→ **Input material**
* * * * *

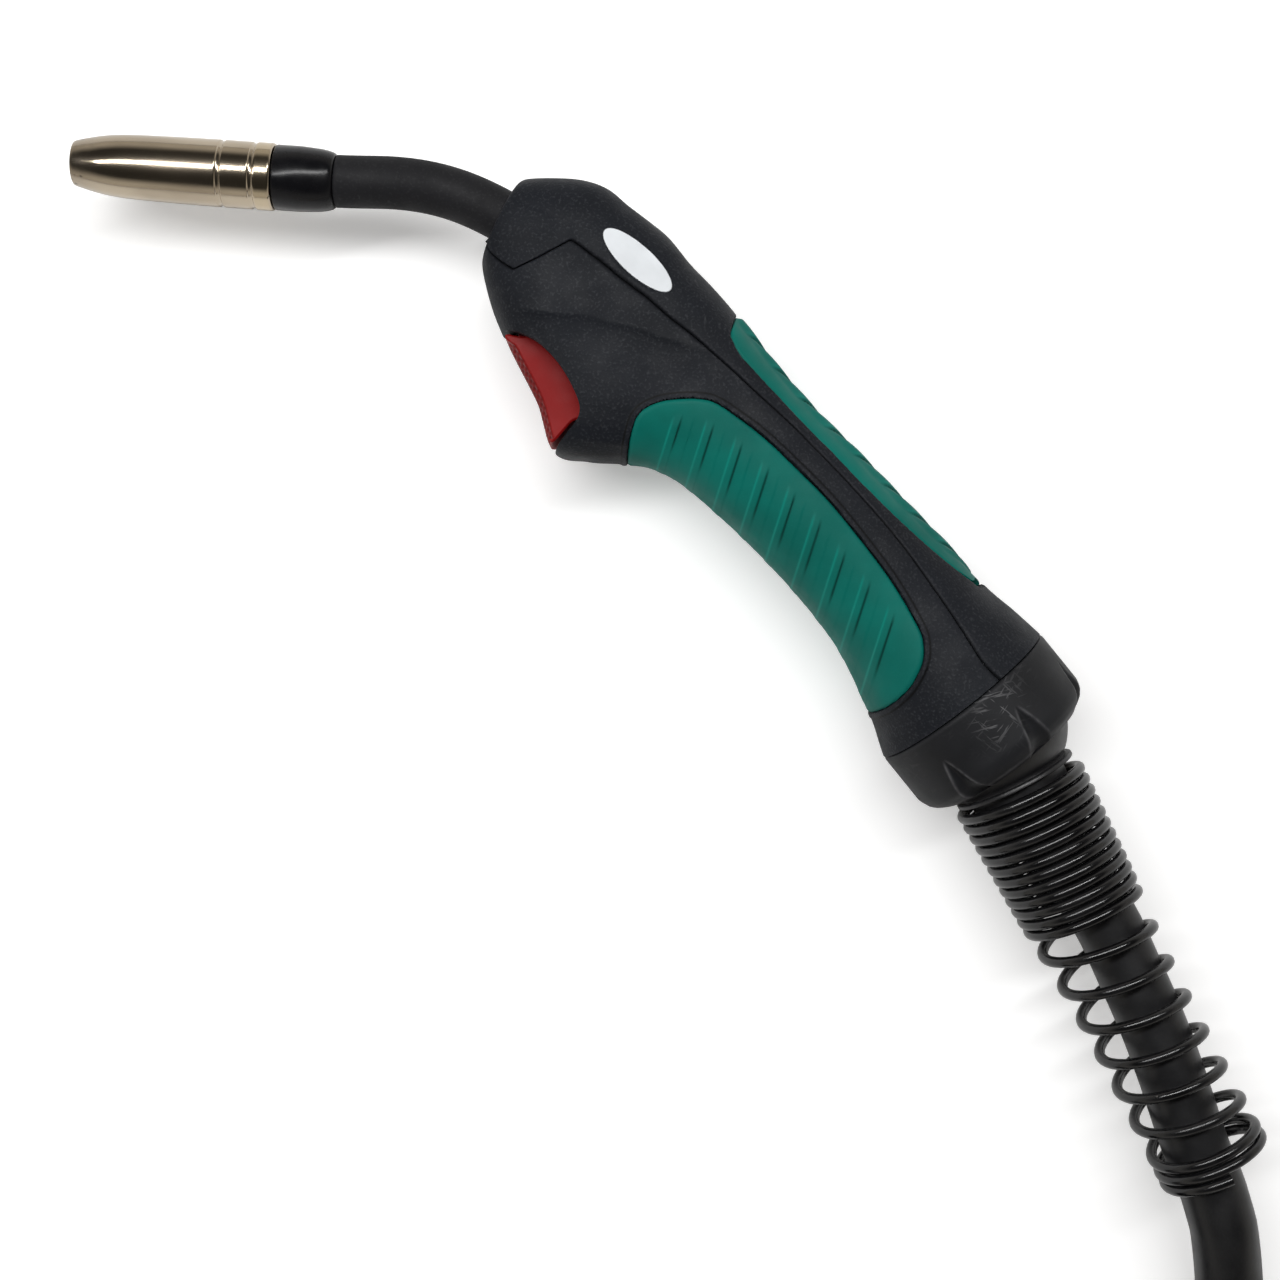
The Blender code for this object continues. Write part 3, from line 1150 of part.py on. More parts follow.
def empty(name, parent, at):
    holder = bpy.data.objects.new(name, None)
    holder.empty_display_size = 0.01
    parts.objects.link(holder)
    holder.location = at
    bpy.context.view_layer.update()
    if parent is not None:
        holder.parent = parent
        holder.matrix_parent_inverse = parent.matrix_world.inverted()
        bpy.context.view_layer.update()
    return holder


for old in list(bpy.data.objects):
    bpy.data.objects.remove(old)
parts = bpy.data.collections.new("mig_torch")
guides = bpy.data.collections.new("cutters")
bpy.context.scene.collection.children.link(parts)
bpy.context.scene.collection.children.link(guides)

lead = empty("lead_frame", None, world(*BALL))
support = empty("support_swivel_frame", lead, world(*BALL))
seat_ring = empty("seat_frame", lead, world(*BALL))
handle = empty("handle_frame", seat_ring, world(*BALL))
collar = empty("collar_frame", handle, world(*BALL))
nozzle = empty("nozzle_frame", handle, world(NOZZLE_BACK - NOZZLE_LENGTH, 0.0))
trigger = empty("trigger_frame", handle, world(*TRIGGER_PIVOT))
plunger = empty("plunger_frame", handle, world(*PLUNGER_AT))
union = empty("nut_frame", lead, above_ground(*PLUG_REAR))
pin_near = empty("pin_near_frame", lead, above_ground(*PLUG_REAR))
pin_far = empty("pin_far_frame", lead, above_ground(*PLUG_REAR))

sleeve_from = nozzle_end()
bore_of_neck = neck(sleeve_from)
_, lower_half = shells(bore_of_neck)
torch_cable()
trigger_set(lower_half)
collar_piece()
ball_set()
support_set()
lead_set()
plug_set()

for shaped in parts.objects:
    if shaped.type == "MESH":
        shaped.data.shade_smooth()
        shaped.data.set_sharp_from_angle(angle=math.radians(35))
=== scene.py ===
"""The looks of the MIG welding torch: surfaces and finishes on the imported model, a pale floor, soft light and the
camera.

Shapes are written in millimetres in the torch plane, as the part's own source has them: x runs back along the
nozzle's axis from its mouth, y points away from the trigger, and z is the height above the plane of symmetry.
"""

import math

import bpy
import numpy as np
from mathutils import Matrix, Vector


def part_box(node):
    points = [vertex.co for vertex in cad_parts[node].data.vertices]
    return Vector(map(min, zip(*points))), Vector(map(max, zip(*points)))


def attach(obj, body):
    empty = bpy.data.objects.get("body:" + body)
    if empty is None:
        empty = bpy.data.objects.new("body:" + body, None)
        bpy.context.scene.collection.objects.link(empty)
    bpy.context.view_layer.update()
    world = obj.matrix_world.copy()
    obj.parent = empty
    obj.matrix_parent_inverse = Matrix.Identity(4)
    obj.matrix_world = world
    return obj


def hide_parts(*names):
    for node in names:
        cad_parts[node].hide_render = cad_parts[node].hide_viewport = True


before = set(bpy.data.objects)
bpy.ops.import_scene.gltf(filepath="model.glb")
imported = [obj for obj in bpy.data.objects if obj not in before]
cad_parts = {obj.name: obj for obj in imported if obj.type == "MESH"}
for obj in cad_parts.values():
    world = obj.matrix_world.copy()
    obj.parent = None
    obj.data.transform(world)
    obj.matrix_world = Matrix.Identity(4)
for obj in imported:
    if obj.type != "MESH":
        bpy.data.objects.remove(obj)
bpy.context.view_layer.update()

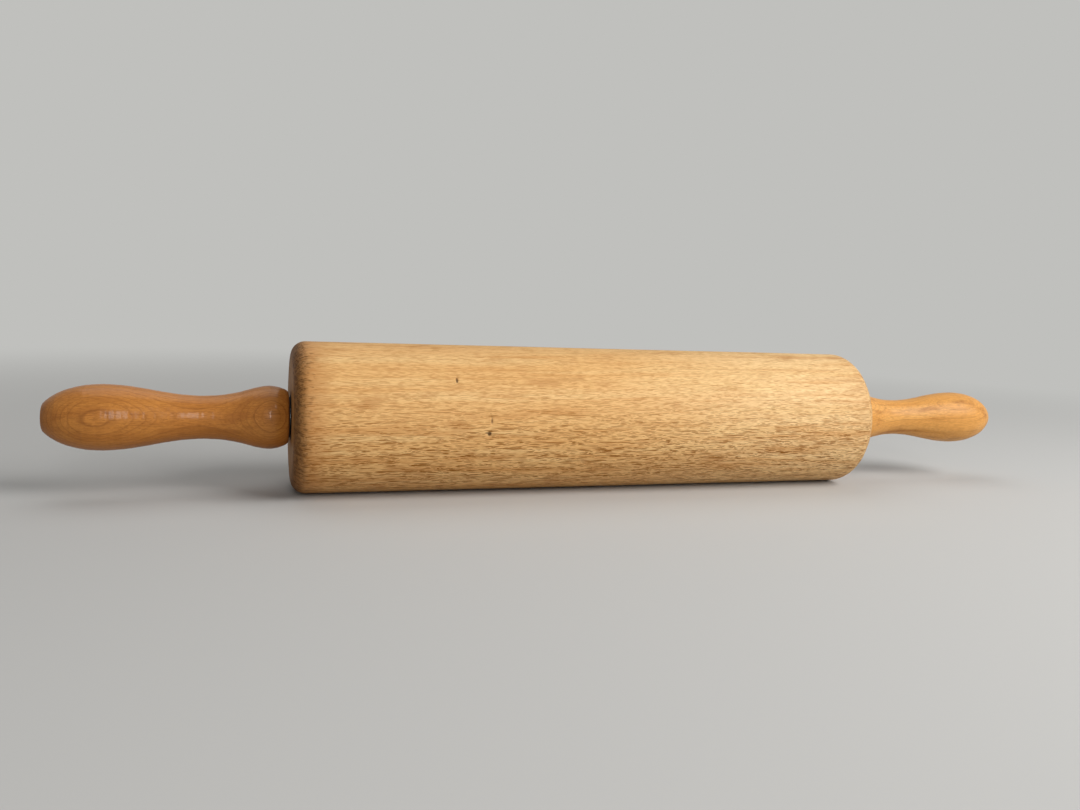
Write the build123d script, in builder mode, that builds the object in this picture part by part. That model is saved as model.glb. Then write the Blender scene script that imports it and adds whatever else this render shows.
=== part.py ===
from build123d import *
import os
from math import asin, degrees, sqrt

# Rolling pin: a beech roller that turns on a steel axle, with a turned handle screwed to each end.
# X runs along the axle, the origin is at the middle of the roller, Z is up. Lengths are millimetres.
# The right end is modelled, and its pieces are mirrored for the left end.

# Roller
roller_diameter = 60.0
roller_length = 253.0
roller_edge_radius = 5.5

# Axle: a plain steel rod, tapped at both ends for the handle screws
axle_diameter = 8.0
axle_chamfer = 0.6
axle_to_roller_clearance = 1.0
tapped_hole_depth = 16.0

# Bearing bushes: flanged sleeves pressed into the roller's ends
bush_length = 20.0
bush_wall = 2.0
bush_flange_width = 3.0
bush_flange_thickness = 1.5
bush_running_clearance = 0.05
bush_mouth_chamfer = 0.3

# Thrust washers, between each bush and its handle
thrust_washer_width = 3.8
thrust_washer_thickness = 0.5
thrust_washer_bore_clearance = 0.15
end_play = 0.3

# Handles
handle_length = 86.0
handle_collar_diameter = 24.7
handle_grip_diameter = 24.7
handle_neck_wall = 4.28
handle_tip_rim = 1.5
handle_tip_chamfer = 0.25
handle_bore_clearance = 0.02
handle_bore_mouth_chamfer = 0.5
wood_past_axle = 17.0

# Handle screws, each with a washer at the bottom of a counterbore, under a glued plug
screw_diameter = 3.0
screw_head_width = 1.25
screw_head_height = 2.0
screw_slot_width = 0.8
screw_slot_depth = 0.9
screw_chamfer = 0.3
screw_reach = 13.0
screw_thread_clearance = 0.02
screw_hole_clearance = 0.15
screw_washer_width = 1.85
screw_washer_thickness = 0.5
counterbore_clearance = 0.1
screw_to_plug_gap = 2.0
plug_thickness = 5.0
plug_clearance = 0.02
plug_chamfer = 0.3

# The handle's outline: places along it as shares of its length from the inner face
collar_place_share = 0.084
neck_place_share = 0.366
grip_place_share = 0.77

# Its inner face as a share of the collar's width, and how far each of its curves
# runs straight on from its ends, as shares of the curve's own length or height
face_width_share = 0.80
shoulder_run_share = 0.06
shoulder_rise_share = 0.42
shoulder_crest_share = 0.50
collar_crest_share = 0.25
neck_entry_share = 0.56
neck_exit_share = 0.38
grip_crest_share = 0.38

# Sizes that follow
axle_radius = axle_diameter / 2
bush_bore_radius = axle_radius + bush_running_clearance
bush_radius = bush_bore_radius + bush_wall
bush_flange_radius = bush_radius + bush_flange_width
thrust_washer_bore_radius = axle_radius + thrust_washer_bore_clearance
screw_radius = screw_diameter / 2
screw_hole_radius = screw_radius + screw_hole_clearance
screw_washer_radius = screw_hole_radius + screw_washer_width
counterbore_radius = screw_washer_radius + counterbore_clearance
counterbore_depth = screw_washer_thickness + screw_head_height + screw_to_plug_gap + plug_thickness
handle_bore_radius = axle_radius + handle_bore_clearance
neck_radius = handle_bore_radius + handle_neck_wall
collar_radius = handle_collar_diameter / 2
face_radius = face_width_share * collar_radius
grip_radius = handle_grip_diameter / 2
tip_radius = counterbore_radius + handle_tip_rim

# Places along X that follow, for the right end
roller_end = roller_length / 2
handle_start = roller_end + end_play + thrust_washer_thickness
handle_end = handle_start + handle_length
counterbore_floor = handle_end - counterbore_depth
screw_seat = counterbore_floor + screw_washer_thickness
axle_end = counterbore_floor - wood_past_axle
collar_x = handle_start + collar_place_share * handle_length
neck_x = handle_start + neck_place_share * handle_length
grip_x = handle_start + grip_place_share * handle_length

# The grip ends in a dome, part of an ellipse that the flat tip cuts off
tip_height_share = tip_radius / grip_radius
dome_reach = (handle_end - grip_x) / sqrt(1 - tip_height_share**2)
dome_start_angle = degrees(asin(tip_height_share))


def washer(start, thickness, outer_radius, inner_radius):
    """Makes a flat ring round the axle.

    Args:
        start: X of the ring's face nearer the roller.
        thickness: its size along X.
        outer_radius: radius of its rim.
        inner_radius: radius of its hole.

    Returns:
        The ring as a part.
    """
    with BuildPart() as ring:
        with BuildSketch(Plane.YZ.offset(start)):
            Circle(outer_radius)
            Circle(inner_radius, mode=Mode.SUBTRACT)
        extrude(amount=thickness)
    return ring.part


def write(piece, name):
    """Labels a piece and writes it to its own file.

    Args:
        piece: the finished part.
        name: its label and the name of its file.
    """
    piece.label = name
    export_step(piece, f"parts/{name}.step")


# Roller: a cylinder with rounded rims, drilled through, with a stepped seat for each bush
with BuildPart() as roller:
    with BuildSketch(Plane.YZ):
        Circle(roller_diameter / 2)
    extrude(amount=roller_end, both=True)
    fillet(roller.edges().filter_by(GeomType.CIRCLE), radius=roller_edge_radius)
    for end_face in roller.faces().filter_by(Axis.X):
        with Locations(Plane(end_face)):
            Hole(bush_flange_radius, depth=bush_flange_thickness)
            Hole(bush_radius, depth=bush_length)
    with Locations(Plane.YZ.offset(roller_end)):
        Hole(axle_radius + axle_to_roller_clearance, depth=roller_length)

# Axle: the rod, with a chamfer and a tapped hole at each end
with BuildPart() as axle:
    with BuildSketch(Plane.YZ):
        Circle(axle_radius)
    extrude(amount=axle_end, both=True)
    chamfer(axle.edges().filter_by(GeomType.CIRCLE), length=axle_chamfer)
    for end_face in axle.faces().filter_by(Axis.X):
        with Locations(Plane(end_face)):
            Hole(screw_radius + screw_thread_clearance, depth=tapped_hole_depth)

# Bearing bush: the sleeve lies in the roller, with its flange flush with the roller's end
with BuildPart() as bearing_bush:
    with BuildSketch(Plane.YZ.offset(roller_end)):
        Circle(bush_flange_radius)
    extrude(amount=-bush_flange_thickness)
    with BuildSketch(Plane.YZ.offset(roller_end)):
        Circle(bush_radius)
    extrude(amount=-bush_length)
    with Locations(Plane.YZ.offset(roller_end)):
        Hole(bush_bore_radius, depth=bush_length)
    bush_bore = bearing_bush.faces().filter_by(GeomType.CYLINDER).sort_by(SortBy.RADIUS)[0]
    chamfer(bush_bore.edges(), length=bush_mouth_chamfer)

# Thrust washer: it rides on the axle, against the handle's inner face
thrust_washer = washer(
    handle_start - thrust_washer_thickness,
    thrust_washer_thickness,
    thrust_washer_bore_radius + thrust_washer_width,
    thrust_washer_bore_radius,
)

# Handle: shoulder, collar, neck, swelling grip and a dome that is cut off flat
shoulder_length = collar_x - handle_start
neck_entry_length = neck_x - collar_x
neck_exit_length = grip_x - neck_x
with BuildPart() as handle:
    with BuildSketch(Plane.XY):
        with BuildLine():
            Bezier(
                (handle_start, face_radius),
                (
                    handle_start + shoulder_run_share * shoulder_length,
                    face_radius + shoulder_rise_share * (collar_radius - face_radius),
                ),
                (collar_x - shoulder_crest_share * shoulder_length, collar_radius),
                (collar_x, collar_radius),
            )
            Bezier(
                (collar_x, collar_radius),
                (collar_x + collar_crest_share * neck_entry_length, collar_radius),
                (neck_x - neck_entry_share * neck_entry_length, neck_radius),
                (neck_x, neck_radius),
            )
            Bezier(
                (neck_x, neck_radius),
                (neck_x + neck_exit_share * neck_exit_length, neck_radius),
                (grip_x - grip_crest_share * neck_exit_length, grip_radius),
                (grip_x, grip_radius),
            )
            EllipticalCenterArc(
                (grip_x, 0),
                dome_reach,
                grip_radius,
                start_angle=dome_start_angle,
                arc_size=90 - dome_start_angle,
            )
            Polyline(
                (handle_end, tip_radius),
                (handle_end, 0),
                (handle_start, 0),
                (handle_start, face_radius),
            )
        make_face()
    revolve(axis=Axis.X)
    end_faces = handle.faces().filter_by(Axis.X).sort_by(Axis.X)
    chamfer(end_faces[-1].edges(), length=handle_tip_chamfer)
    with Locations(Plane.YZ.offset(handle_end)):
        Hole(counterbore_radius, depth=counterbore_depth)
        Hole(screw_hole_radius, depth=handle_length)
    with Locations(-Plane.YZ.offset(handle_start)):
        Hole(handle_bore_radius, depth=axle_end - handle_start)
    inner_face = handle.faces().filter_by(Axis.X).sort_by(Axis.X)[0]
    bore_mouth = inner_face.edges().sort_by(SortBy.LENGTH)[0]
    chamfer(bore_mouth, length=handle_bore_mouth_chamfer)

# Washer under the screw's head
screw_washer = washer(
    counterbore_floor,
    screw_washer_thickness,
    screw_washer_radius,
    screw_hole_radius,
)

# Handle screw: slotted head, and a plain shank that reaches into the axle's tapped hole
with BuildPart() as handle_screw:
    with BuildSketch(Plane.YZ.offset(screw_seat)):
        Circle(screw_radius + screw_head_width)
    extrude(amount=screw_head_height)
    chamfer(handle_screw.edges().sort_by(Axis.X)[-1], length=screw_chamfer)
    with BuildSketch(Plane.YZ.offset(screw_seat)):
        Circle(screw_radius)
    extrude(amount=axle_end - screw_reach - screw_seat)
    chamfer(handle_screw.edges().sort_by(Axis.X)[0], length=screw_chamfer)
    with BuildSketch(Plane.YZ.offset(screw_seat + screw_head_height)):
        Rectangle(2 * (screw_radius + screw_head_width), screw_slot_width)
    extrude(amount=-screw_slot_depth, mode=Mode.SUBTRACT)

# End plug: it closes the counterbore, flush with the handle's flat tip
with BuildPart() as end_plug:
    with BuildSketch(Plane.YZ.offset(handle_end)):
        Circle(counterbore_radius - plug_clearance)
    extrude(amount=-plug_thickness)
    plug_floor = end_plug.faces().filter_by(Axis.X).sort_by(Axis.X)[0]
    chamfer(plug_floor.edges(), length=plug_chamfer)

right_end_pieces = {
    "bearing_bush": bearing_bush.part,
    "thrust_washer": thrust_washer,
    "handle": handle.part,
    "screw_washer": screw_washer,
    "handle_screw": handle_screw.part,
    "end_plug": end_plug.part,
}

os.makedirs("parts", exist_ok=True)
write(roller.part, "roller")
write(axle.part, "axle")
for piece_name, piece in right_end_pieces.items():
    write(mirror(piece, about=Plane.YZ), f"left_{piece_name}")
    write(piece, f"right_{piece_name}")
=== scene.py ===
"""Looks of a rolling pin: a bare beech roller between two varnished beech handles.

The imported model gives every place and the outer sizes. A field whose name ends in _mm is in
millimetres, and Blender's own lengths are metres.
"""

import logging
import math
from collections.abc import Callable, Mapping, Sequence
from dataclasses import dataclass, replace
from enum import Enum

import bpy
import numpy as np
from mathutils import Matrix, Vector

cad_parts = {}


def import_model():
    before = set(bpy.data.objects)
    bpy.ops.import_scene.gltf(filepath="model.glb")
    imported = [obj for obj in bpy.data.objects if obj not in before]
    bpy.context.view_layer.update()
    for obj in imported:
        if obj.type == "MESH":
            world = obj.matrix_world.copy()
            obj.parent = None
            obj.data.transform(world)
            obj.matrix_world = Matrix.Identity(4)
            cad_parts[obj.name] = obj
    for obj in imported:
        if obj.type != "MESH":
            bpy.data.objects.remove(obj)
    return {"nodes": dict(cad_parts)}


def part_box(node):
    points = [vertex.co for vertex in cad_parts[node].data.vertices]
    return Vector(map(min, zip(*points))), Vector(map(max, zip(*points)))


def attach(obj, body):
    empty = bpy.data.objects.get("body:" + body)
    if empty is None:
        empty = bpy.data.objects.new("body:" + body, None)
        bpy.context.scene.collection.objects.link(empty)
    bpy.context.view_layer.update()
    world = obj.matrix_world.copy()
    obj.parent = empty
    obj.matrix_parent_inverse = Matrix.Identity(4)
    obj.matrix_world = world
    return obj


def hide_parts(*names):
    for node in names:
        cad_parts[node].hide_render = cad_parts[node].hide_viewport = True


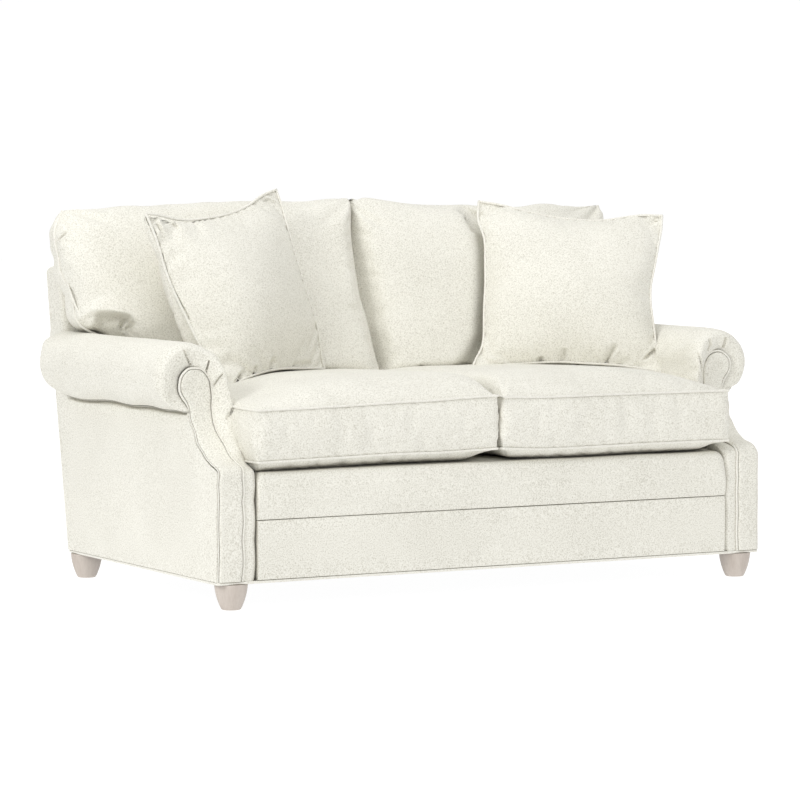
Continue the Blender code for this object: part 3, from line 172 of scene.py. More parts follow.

* * * * *

→ **Work to be completed**
Emit, unaltered, the lines from the top of the listing down through the line that holds "bpy.context.scene.collection.children.link(guides)"; emit nothing else.

→ **Exercise response**
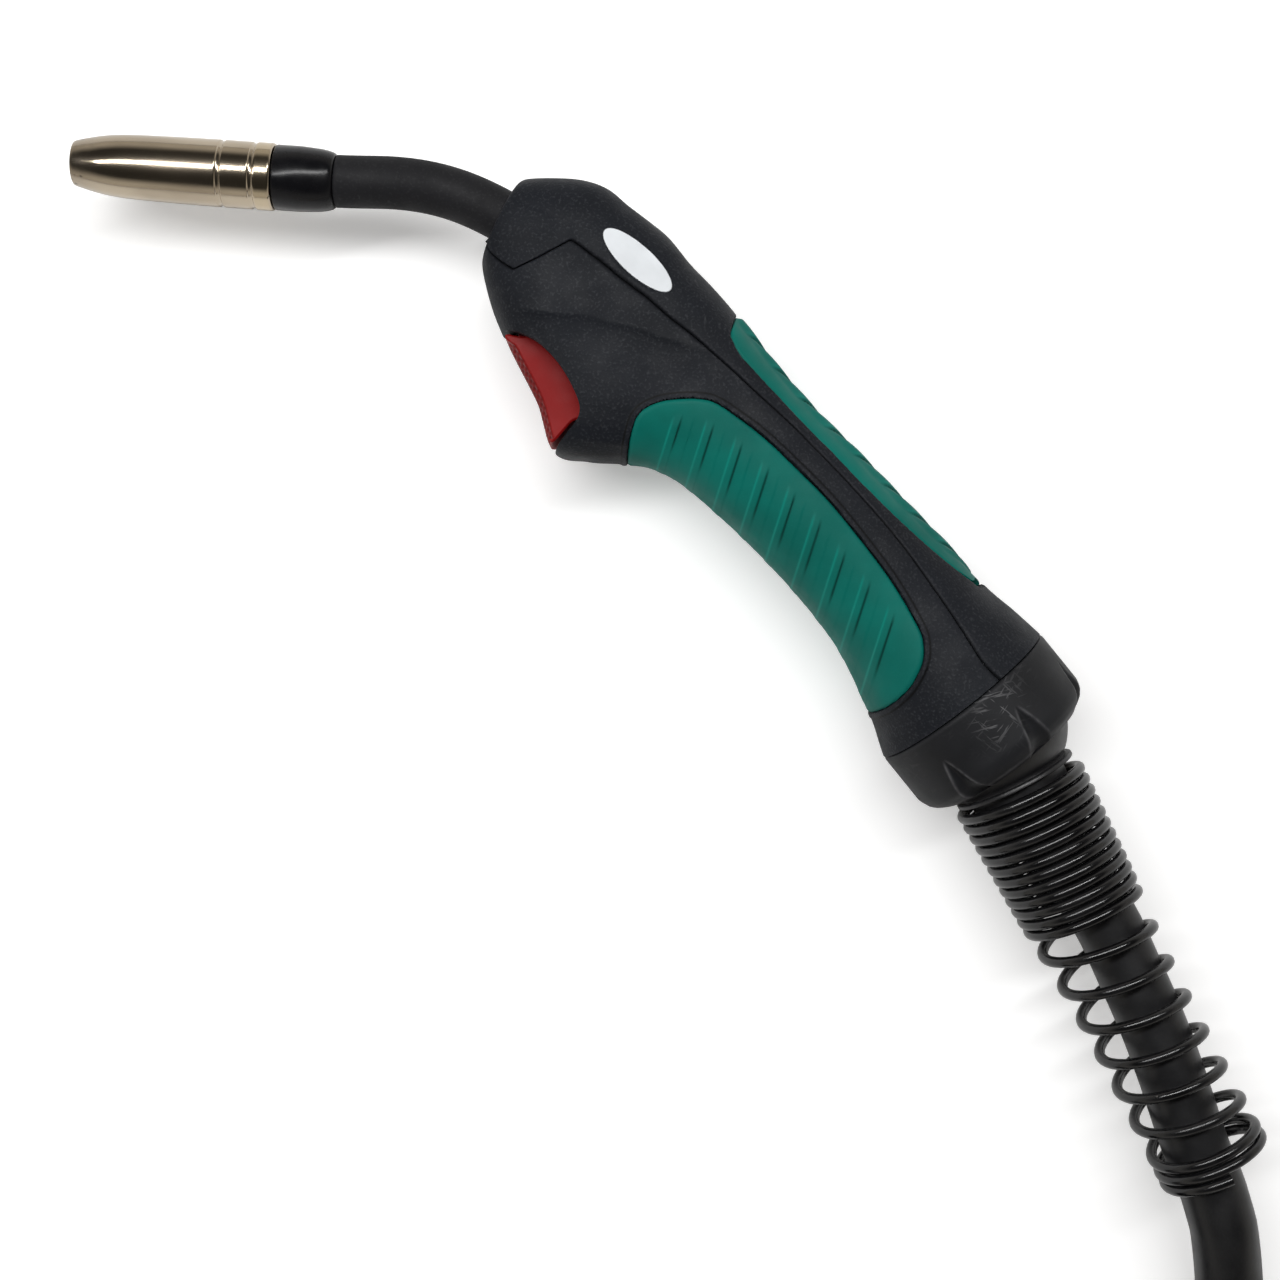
The Blender code for this object continues. Write part 3, from line 1150 of part.py on. More parts follow.
def empty(name, parent, at):
    holder = bpy.data.objects.new(name, None)
    holder.empty_display_size = 0.01
    parts.objects.link(holder)
    holder.location = at
    bpy.context.view_layer.update()
    if parent is not None:
        holder.parent = parent
        holder.matrix_parent_inverse = parent.matrix_world.inverted()
        bpy.context.view_layer.update()
    return holder


for old in list(bpy.data.objects):
    bpy.data.objects.remove(old)
parts = bpy.data.collections.new("mig_torch")
guides = bpy.data.collections.new("cutters")
bpy.context.scene.collection.children.link(parts)
bpy.context.scene.collection.children.link(guides)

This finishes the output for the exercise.